The confidence interval table gives the values of Z i.e. the confidence coefficient for the corresponding confidence level. The below table gives the values of confidence coefficients for the corresponding confidence level.
Confidence Interval Table:
How to Calculate Confidence Interval?
A series of steps is to be followed to calculate the confidence interval of a given data sample.
Step 1:
Determine the number of observations in the given sample space denoted as ‘n’. Calculate the mean \[\hat{X}\] and standard deviation σ.
Step 2:
Presume a confidence level of either 95% or 99%. Identify the value of Z for the confidence level chosen. The confidence interval table described in the previous subsection to determine the value of Z.
Step 3:
Substitute the determined values in the confidence interval formula.
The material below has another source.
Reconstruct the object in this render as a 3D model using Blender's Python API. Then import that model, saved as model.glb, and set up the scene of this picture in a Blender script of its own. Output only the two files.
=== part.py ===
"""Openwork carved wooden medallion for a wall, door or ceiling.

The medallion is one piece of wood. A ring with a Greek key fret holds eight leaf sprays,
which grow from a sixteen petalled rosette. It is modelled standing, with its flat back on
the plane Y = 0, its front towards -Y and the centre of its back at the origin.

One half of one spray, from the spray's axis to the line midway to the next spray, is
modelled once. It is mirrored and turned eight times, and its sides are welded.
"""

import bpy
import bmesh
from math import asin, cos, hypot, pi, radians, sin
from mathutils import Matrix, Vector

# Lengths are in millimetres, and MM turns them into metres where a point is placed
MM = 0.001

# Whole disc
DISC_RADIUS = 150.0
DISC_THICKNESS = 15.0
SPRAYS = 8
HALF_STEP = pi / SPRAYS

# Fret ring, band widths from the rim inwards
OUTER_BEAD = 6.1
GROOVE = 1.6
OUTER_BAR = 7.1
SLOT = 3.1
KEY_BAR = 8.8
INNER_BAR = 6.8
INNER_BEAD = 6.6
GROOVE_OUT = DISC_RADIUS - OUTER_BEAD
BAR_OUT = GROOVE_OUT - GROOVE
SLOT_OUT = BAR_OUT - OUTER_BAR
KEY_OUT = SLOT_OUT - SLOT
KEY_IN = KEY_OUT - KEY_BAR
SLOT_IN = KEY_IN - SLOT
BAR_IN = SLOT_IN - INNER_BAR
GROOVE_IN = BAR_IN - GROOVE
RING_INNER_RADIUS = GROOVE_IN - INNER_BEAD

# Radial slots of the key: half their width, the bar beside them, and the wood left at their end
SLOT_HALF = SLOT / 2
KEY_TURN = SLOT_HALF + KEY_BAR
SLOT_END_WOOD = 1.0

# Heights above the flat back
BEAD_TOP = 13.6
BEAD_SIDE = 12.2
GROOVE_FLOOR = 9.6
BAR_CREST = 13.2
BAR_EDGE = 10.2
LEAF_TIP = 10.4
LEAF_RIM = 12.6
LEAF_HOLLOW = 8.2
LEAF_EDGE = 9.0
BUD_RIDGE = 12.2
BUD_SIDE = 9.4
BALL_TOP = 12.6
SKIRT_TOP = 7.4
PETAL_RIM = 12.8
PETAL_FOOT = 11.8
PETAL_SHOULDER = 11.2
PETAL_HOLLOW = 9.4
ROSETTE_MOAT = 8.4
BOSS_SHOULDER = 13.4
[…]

CI = \[\hat{X}\] ± Z\[\frac{∝}{2}\] x (\[\frac{σ}{\sqrt{n}}\])
Confidence Interval Examples:
A tree consists of hundreds of apples. 46 apples are randomly chosen. The mean and standard deviation of this instance is found to be 86 and 6.2 respectively. Determine whether the apples are big enough or not.
Solution:
Given data:
Mean \[\hat{X}\] = 86
Standard deviation σ = 6.2
Number of observations n = 46
Let us assume the confidence level as 95%
The confidence coefficient from the table is determined as: Z = 1.960
The formula for confidence interval is:
CI = \[\hat{X}\] ± Z x (\[\frac{σ}{\sqrt{n}}\])
CI = 86 ± 1.960 x (\[\frac{6.2}{\sqrt{46}}\])
CI = 86 ± 1.79
The margin error in this problem is 1.79.
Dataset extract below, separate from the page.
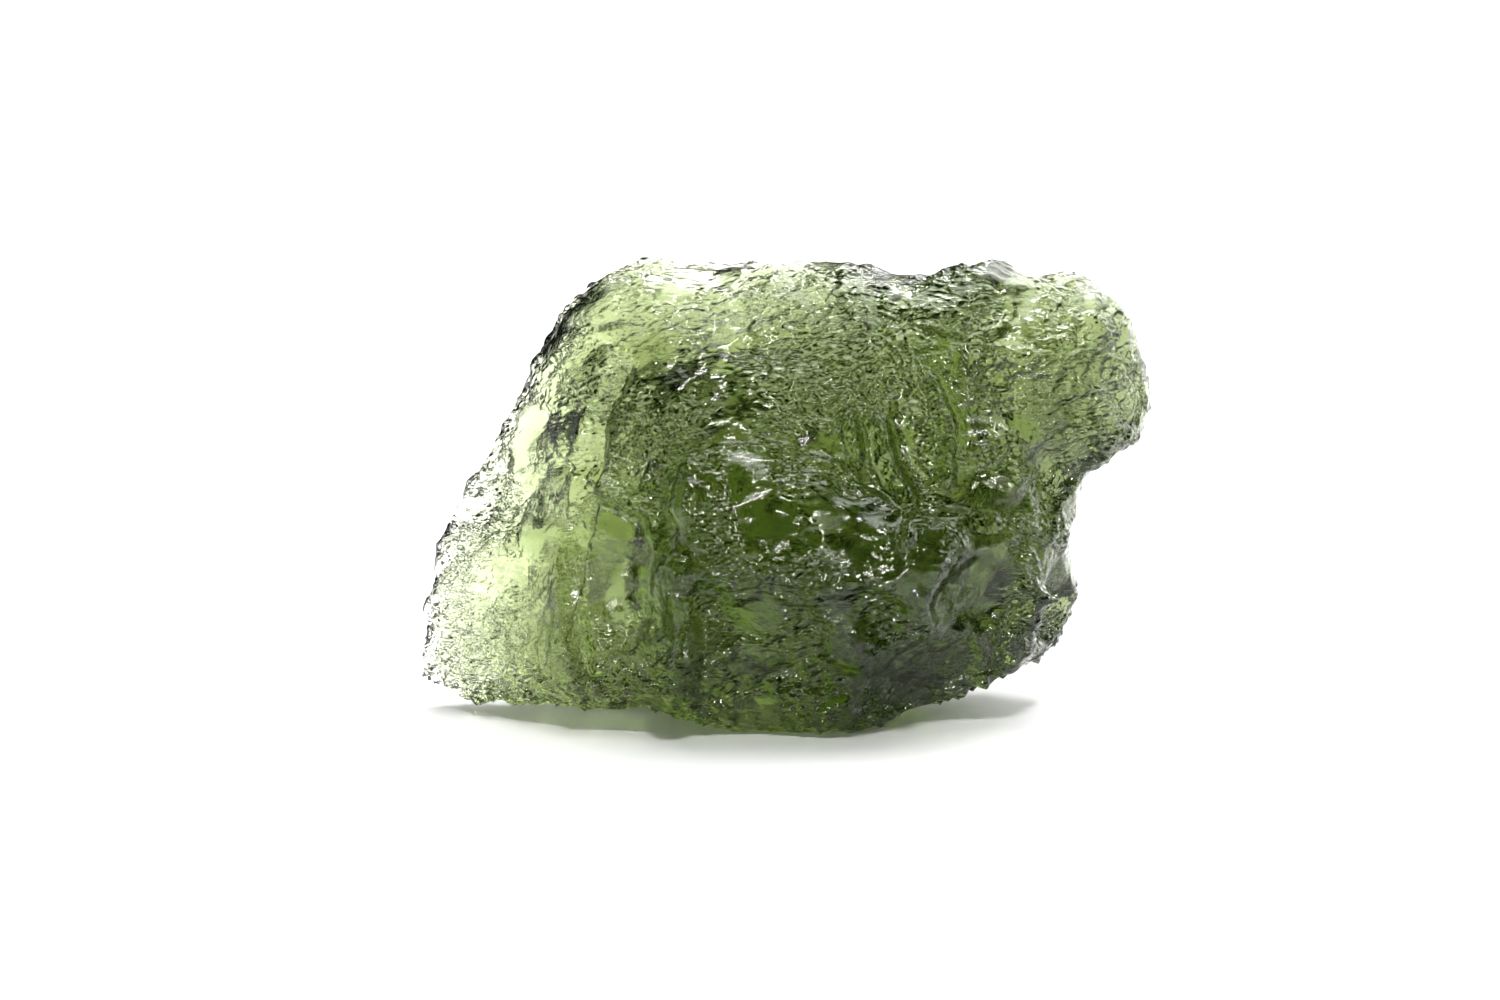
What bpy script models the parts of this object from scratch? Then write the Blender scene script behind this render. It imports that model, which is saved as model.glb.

All the hundreds of apples are therefore likely to be in the range of 86 + 1.79 and 86 - 1.79
i.e. in the range of 84.21 and 87.79
Fun Facts about Confidence Interval Formula:
Confidence interval is accurate only for normal distribution of population. However, in case of large samples from other kinds of population distributions, the central limit theorem is used to determine the most accurate interval.
Confidence level of 95% should never be misinterpreted that 95% of the sample population lie within the confidence interval.
Confidence interval is not the estimation of the plausible values of the unknown parameter of the population.
If a confidence level is determined to be 95% for a particular experiment, it is not true that the same confidence level is obtained by repeating the experiment.
FAQs on Confidence Interval in Statistics Explained Clearly
1. What is a confidence interval in statistics?
A confidence interval is a range of values used to estimate a population parameter with a certain level of confidence. It provides an interval within which the true population mean or proportion is likely to lie.
- It is based on sample data.
- It includes a lower and upper bound.
- It is usually expressed with a confidence level such as 95% or 99%.
2. What is the formula for a confidence interval for the mean?
The general formula for a confidence interval for the mean is \( \bar{x} \pm z \frac{\sigma}{\sqrt{n}} \) (when population standard deviation is known).
- \(\bar{x}\) = sample mean
- z = z-score for the confidence level
- \(\sigma\) = population standard deviation
- n = sample size
3. How do you calculate a 95% confidence interval?
A 95% confidence interval is calculated as sample mean ± 1.96 × standard error (for large samples).
- Step 1: Find the sample mean \(\bar{x}\).
- Step 2: Compute the standard error = \( \frac{s}{\sqrt{n}} \).
- Step 3: Multiply by 1.96 (z-value for 95%).
- Step 4: Add and subtract from the mean.
4. What does a 95% confidence level mean?
A 95% confidence level means that 95% of similarly constructed intervals would contain the true population parameter.
- It does not mean there is a 95% probability the parameter is inside this specific interval.
- It refers to the long-run success rate of the method.
5. What is the difference between a confidence interval and margin of error?
The margin of error is the amount added and subtracted from the sample statistic, while the confidence interval is the full range of values.
- Margin of error = critical value × standard error.
- Confidence interval = sample statistic ± margin of error.
6. When do you use the t-distribution instead of the z-distribution?
You use the t-distribution when the population standard deviation is unknown and the sample size is small.
- If \(\sigma\) is known → use z-distribution.
- If \(\sigma\) is unknown → use t-distribution with \(n-1\) degrees of freedom.
- For large samples, t and z give similar results.
7. How does sample size affect a confidence interval?
Increasing the sample size (n) makes the confidence interval narrower.
- Standard error = \( \frac{s}{\sqrt{n}} \).
- Larger \(n\) → smaller standard error.
- Smaller standard error → smaller margin of error.
8. Can you give an example of a confidence interval calculation?
Yes, a confidence interval can be calculated using the formula mean ± critical value × standard error.
- Suppose \(\bar{x}=100\), \(s=15\), \(n=25\).
- Standard error = 15/√25 = 15/5 = 3.
- For 95% confidence, use t ≈ 2.064 (df=24).
- Margin = 2.064 × 3 = 6.192.
9. What is a confidence interval for a population proportion?
A confidence interval for a population proportion is given by \( \hat{p} \pm z \sqrt{\frac{\hat{p}(1-\hat{p})}{n}} \).
- \(\hat{p}\) = sample proportion
- z = critical value
- n = sample size
10. What are common mistakes when interpreting confidence intervals?
A common mistake is thinking the confidence level is the probability the parameter lies in the interval.
- The parameter is fixed; the interval varies.
- Confidence refers to the method, not a single interval.
- Another mistake is ignoring assumptions like normality or random sampling.